__YOUR OBJECTIVE__
In the listing below, find the line containing "if item.Shape.isNull() or" and the line containing "obj.matrix_parent_inverse = Matrix.Identity(4)". Repeat exactly those two lines and every line between them, nothing more.

__RECORDS TO PROCESS__
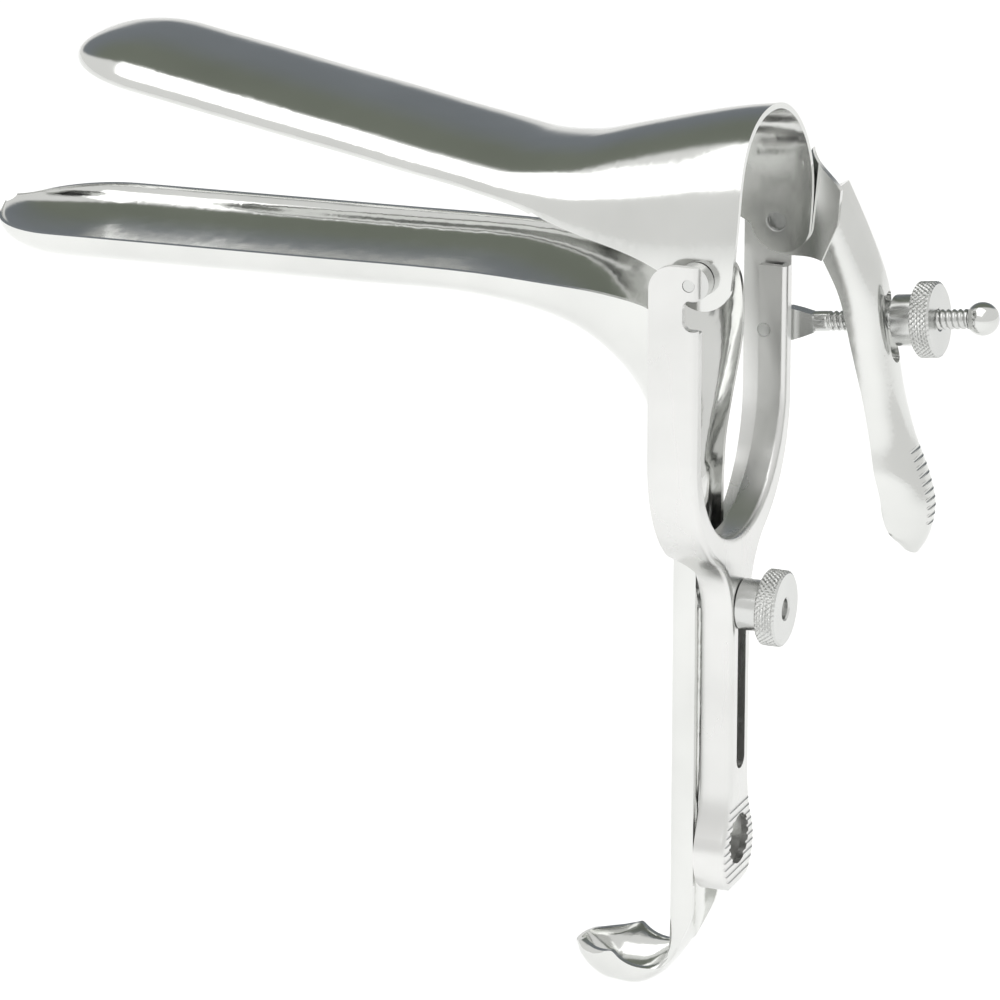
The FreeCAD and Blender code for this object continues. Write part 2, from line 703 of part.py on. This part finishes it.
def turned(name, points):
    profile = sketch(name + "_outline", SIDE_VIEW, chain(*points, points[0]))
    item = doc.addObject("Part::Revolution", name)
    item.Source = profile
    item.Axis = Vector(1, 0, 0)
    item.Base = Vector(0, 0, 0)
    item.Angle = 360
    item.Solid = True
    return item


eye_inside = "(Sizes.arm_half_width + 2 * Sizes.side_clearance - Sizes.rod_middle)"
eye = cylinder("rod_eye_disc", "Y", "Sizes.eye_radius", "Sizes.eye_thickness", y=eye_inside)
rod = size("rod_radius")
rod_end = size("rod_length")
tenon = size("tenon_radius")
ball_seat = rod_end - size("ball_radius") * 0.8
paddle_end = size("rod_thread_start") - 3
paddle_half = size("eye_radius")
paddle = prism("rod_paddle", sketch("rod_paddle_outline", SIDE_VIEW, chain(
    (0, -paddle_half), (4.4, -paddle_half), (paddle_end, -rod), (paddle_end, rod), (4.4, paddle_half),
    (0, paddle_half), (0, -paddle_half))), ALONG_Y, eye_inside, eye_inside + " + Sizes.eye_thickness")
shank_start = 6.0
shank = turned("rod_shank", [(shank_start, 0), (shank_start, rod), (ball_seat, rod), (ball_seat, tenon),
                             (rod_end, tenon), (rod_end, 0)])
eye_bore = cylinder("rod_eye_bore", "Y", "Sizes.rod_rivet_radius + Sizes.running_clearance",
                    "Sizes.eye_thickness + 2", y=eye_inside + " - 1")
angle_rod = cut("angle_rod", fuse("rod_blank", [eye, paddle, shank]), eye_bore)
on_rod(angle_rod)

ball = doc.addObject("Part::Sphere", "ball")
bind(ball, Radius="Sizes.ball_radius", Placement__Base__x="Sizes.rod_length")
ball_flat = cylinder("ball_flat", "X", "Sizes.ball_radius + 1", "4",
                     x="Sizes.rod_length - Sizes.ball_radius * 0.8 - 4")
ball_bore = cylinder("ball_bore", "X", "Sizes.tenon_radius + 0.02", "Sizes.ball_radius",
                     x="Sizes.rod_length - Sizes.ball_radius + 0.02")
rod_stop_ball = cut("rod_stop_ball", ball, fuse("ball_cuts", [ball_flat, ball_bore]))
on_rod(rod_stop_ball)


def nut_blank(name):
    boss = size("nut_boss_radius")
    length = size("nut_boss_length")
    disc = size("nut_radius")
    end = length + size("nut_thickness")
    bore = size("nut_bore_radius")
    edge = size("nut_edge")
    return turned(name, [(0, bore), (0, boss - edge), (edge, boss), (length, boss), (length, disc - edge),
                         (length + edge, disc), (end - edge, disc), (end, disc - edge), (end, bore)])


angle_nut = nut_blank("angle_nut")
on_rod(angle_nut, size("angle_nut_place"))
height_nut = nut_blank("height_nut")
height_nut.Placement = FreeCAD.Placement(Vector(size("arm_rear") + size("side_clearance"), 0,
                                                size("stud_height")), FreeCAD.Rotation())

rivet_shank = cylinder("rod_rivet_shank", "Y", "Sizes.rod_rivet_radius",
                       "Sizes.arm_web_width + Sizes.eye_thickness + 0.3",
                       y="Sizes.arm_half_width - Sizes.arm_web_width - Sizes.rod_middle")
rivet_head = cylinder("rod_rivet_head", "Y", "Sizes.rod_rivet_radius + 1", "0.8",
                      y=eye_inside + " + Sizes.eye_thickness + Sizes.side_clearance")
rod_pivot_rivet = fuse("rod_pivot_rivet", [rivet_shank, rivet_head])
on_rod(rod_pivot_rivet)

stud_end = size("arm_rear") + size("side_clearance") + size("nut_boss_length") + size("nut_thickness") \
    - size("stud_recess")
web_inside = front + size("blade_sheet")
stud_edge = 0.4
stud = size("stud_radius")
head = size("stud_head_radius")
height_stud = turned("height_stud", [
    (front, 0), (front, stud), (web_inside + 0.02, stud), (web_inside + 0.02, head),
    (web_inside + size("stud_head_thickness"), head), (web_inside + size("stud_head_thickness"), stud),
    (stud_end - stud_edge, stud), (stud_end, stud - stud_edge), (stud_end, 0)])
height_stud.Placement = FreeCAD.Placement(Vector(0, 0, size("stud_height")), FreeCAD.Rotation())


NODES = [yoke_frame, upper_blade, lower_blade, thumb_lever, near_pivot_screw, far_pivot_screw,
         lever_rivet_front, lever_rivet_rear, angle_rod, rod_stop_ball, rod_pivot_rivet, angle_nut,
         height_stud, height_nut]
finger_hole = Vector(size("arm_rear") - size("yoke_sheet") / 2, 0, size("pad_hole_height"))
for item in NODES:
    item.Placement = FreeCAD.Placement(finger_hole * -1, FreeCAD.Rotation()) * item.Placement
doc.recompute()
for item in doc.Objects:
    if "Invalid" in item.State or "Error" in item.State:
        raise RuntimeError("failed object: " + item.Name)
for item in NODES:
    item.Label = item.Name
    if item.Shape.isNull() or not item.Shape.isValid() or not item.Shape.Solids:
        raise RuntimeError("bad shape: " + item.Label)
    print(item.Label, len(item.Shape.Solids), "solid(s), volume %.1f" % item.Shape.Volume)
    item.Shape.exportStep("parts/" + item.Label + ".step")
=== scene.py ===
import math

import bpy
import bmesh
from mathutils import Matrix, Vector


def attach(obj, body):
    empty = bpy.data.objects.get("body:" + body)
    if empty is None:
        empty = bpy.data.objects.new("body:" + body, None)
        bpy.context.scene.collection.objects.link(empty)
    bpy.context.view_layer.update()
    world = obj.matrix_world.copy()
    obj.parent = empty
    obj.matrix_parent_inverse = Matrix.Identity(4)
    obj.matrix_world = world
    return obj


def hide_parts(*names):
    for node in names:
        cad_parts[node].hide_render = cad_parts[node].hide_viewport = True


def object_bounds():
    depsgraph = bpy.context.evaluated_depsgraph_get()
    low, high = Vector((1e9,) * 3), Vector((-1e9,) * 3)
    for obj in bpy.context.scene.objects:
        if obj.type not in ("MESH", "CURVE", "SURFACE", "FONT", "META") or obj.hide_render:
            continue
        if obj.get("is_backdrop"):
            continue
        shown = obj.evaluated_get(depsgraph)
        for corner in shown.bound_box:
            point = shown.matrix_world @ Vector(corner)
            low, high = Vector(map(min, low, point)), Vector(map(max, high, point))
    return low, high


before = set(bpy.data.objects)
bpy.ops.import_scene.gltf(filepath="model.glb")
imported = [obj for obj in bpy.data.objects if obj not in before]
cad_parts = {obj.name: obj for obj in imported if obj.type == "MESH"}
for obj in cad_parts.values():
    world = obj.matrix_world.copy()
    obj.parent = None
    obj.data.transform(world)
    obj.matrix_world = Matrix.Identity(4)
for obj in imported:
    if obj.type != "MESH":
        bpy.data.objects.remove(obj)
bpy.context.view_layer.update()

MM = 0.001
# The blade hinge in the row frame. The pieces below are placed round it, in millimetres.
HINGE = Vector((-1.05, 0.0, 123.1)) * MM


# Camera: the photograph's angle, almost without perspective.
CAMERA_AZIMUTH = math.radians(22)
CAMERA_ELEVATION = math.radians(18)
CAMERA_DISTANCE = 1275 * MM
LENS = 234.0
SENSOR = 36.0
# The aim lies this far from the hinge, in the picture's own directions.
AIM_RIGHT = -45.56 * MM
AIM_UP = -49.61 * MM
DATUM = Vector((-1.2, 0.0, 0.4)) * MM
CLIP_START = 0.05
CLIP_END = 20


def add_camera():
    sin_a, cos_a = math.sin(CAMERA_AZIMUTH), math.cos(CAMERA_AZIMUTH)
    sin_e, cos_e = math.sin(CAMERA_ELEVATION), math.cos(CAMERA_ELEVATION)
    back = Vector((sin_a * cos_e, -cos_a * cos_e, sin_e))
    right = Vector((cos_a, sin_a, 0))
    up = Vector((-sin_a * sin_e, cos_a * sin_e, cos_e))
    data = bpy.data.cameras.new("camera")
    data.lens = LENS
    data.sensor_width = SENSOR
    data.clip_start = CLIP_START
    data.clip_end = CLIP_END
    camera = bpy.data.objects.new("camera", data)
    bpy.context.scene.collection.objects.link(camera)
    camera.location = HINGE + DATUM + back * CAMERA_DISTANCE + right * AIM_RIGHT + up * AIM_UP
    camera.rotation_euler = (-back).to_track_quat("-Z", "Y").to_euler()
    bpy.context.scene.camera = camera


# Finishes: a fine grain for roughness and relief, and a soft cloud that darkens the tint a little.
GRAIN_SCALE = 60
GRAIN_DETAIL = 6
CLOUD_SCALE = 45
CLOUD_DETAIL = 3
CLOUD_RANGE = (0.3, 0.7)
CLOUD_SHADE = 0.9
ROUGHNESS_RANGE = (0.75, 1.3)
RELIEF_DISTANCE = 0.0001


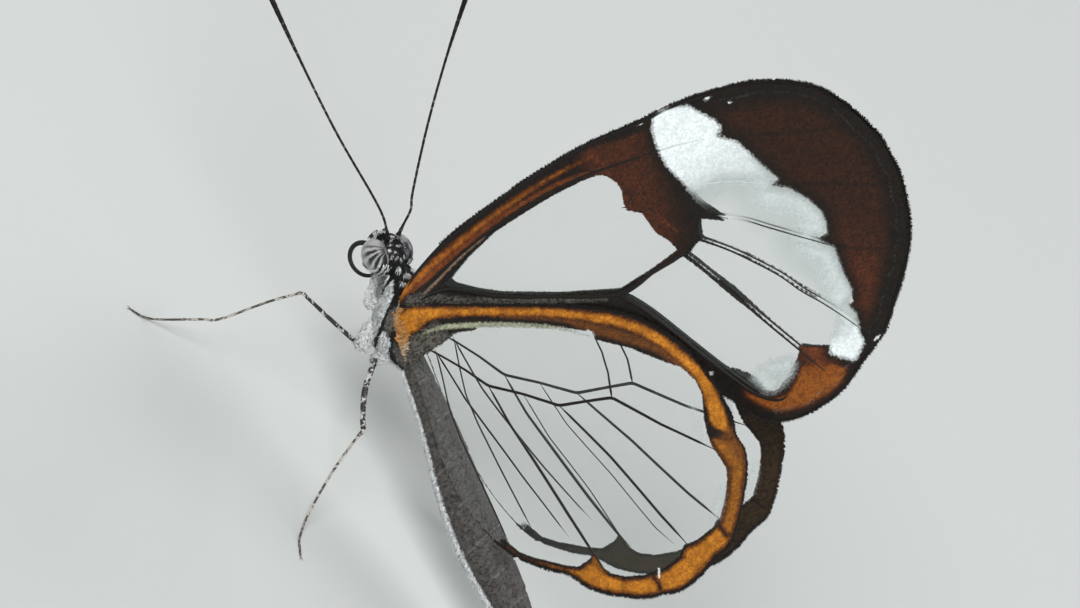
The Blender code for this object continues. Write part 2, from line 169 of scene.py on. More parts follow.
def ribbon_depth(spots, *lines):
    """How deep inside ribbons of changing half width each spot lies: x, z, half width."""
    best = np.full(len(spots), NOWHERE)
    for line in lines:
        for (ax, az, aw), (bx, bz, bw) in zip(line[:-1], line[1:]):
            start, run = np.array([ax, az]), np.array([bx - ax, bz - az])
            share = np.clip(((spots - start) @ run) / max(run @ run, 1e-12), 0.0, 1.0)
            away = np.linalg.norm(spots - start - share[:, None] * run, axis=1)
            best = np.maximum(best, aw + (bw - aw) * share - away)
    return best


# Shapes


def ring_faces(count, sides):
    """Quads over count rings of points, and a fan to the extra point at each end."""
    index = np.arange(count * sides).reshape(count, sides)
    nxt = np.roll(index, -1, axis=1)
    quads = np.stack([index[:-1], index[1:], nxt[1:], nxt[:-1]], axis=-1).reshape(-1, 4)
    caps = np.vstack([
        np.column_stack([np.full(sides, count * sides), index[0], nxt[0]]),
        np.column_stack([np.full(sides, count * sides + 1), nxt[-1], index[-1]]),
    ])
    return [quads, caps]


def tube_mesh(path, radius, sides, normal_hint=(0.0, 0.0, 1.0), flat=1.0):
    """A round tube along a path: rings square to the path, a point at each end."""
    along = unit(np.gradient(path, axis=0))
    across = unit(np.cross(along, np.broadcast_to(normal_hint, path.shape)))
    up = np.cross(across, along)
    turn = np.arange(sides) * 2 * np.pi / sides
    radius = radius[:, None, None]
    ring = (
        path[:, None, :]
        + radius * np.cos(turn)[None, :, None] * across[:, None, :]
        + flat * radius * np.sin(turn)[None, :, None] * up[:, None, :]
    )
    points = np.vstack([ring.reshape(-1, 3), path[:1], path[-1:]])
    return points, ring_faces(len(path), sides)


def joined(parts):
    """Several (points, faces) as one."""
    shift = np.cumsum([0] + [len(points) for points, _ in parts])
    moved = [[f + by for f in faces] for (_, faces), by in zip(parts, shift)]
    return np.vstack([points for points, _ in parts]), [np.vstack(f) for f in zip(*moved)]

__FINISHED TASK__
    if item.Shape.isNull() or not item.Shape.isValid() or not item.Shape.Solids:
        raise RuntimeError("bad shape: " + item.Label)
    print(item.Label, len(item.Shape.Solids), "solid(s), volume %.1f" % item.Shape.Volume)
    item.Shape.exportStep("parts/" + item.Label + ".step")
=== scene.py ===
import math

import bpy
import bmesh
from mathutils import Matrix, Vector


def attach(obj, body):
    empty = bpy.data.objects.get("body:" + body)
    if empty is None:
        empty = bpy.data.objects.new("body:" + body, None)
        bpy.context.scene.collection.objects.link(empty)
    bpy.context.view_layer.update()
    world = obj.matrix_world.copy()
    obj.parent = empty
    obj.matrix_parent_inverse = Matrix.Identity(4)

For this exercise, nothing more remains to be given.